▶ **Work required**
Copy out, unchanged, every line from the start of the records to the line that contains "bead_hole_dia = 1.8; // [1.7:0.1:2]", and stop there.

····················

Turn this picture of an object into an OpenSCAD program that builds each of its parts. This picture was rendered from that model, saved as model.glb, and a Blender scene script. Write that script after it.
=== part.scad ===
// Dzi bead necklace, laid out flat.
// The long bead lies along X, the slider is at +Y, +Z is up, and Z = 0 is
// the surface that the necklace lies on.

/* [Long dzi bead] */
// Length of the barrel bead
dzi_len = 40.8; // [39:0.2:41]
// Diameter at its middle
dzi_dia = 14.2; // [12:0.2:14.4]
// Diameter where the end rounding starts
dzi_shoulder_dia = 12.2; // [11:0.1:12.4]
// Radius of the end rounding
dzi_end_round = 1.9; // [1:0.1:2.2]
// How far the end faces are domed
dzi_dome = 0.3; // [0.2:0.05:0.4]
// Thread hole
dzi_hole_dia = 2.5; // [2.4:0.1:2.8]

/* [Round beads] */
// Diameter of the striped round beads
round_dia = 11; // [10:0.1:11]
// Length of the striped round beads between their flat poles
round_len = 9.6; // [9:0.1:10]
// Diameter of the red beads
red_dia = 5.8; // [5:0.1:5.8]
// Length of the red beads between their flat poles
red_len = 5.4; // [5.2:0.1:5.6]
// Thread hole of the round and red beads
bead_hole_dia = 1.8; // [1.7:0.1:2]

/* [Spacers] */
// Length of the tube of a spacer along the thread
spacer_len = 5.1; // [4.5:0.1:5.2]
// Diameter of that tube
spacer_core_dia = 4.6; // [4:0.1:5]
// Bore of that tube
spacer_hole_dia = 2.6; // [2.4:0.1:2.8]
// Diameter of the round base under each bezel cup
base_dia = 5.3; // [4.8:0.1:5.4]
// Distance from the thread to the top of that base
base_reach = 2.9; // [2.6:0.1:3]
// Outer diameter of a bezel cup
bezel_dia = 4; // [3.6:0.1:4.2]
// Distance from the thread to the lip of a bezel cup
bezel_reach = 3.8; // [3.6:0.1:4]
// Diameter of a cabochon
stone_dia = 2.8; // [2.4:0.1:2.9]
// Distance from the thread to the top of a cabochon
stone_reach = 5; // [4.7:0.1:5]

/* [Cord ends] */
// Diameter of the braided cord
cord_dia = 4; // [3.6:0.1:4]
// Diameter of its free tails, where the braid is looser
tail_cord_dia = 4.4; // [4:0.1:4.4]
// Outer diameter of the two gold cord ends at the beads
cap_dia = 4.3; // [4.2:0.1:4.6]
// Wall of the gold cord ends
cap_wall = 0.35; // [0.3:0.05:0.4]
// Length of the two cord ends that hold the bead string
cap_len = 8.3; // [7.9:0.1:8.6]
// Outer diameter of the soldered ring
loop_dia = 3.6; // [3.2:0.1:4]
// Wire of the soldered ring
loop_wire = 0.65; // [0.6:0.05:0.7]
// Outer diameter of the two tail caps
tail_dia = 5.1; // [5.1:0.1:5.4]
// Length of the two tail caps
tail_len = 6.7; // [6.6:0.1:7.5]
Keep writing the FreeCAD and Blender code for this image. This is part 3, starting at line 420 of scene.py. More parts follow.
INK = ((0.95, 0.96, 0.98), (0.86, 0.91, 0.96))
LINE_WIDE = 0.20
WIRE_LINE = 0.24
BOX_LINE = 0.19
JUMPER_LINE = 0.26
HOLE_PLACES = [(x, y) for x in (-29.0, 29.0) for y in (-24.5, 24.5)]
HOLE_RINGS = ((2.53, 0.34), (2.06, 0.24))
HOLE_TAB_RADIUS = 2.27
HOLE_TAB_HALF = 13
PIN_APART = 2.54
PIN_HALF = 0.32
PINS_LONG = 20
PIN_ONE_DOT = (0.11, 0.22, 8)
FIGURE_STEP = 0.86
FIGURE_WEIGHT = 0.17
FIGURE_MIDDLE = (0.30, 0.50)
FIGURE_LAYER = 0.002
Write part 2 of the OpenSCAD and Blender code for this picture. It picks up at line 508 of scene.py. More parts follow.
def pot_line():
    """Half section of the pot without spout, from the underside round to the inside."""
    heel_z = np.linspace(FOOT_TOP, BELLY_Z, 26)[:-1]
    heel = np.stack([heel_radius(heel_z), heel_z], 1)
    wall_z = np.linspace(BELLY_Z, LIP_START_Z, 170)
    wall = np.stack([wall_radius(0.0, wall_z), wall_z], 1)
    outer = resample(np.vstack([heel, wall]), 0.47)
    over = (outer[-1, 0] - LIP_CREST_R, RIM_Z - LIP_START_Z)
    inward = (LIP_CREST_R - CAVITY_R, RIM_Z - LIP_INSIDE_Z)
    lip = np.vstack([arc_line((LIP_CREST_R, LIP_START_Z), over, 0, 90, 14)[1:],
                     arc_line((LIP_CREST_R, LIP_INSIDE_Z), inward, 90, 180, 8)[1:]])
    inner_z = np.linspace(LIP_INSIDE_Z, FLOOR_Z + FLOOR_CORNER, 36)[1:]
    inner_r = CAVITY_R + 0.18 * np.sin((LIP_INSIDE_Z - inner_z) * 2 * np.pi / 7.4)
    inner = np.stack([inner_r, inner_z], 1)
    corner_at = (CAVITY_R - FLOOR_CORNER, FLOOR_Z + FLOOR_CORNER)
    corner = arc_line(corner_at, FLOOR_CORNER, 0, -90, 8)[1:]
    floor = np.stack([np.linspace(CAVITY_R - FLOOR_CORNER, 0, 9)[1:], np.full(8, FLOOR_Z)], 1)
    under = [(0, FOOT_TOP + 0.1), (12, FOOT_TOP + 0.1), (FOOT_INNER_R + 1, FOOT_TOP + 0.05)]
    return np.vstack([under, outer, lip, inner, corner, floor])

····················

▶ **Answer for this exercise**
Turn this picture of an object into an OpenSCAD program that builds each of its parts. This picture was rendered from that model, saved as model.glb, and a Blender scene script. Write that script after it.
=== part.scad ===
// Dzi bead necklace, laid out flat.
// The long bead lies along X, the slider is at +Y, +Z is up, and Z = 0 is
// the surface that the necklace lies on.

/* [Long dzi bead] */
// Length of the barrel bead
dzi_len = 40.8; // [39:0.2:41]
// Diameter at its middle
dzi_dia = 14.2; // [12:0.2:14.4]
// Diameter where the end rounding starts
dzi_shoulder_dia = 12.2; // [11:0.1:12.4]
// Radius of the end rounding
dzi_end_round = 1.9; // [1:0.1:2.2]
// How far the end faces are domed
dzi_dome = 0.3; // [0.2:0.05:0.4]
// Thread hole
dzi_hole_dia = 2.5; // [2.4:0.1:2.8]

/* [Round beads] */
// Diameter of the striped round beads
round_dia = 11; // [10:0.1:11]
// Length of the striped round beads between their flat poles
round_len = 9.6; // [9:0.1:10]
// Diameter of the red beads
red_dia = 5.8; // [5:0.1:5.8]
// Length of the red beads between their flat poles
red_len = 5.4; // [5.2:0.1:5.6]
// Thread hole of the round and red beads
bead_hole_dia = 1.8; // [1.7:0.1:2]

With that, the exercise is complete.